800人が写真館に集まったその日、会場のあちこちで、顧客と社員の話し声が聞こえた。
「結婚式の写真、一生の思い出になりました。ありがとう」「3歳で七五三の撮影をした子が、小学生になったんですよ。あの時娘を笑わせてくれてありがとう」
交わされる笑顔と言葉、人生の大切な1ページを一生懸命彩ってくれた社員に対する、感謝の言葉と涙が溢れる。その光景に、小野氏は心が満たされる温かい幸せを感じ、写真館をやっていて良かったと心底思った。そして静かに涙した。
「人生で今が一番、幸せです」と語る言葉に嘘はなかった。
“写真の場”を残すことが、自分の使命

全国の写真館は今、次々と姿を消している。後継者不足、経営難、デジタル化──その波に呑まれ、地域から“感動の場所”が失われつつある。
「だからこそ、僕がやらなきゃいけない。小野写真館の資本政策力や経営改善力を活かして、写真館を再生する。M&Aや事業譲渡も含めて、“笑顔と感動が溢れる場所”を全国に増やしたいんです」
これは、ただの事業拡大ではない。人の感情に寄り添い、人生に残る1枚を生む場を次世代に残すこと。それが、自分の“使命”なのだと小野さんは言う。

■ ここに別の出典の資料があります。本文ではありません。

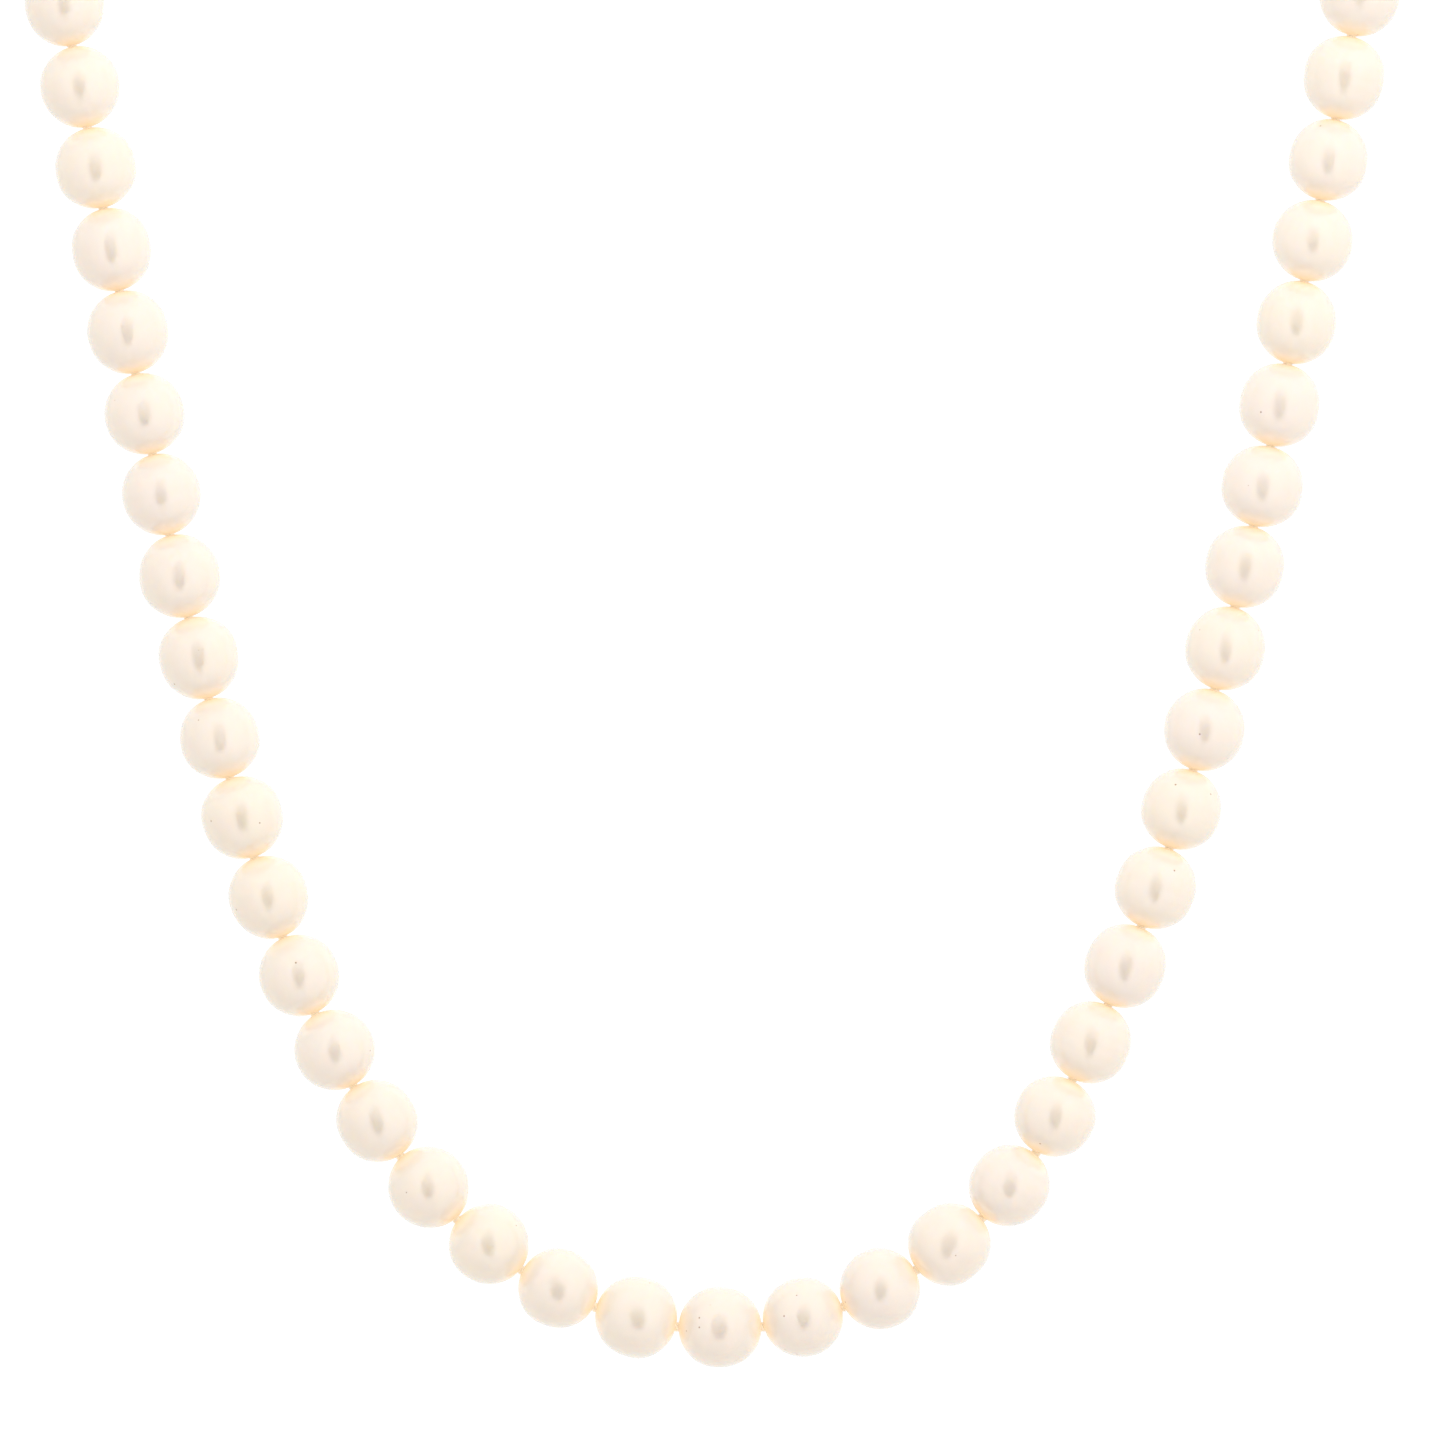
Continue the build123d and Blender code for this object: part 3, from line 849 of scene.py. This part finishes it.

「次の10年、それをやるために人生を使いたいんです」
数字と笑顔、その両方を追いかけて
もちろん、理想だけでは経営は成り立たない。
「笑顔と感動が溢れる場所を作るという理想を求めるからこそ、売上にも逃げずに向き合う。数字だけ追い求めていた20代とは違って、“温かい幸せ”と“数字”、そのどちらも追い求める両利き経営を、僕は実現したい」
数字は笑顔の総量を増やすための“手段”であり、経営はその土台である。改めて、数字から逃げることなく、両方に真正面から挑む覚悟が、彼の言葉からにじみ出る。
編集後記:“幸せ”のあり方は変わっていい
小野さんの話を聞きながら、自分自身の20代を思い出しました。がむしゃらに働き、実績を求め、誰かに認められたいと走り続けた日々。でも、結婚や子育てを経験し、気がつけば承認欲求という鎧は少しずつ剥がれ落ち、家族や仲間との時間、心の豊かさに目が向くようになりました。それでもたまに思うことはあります。同世代のあの人はすごいな、自分はまだまだだなって。そんな今、敏腕経営者の小野さんでさえも“幸せの質”が変わったと語る姿に、私は勇気をもらいました。「昔なりたかったものになれなかったけど、今、すごく幸せなんです」。その言葉が胸に響きます。“社会的成功”といった1つの物差しでは決して測れない、レースを降りた先で見つけた“幸せ”を、静かに、しかし確かに掴んだ男の生き様がここにあります。そんな小野さんに、私は共感せずにはいられませんでした。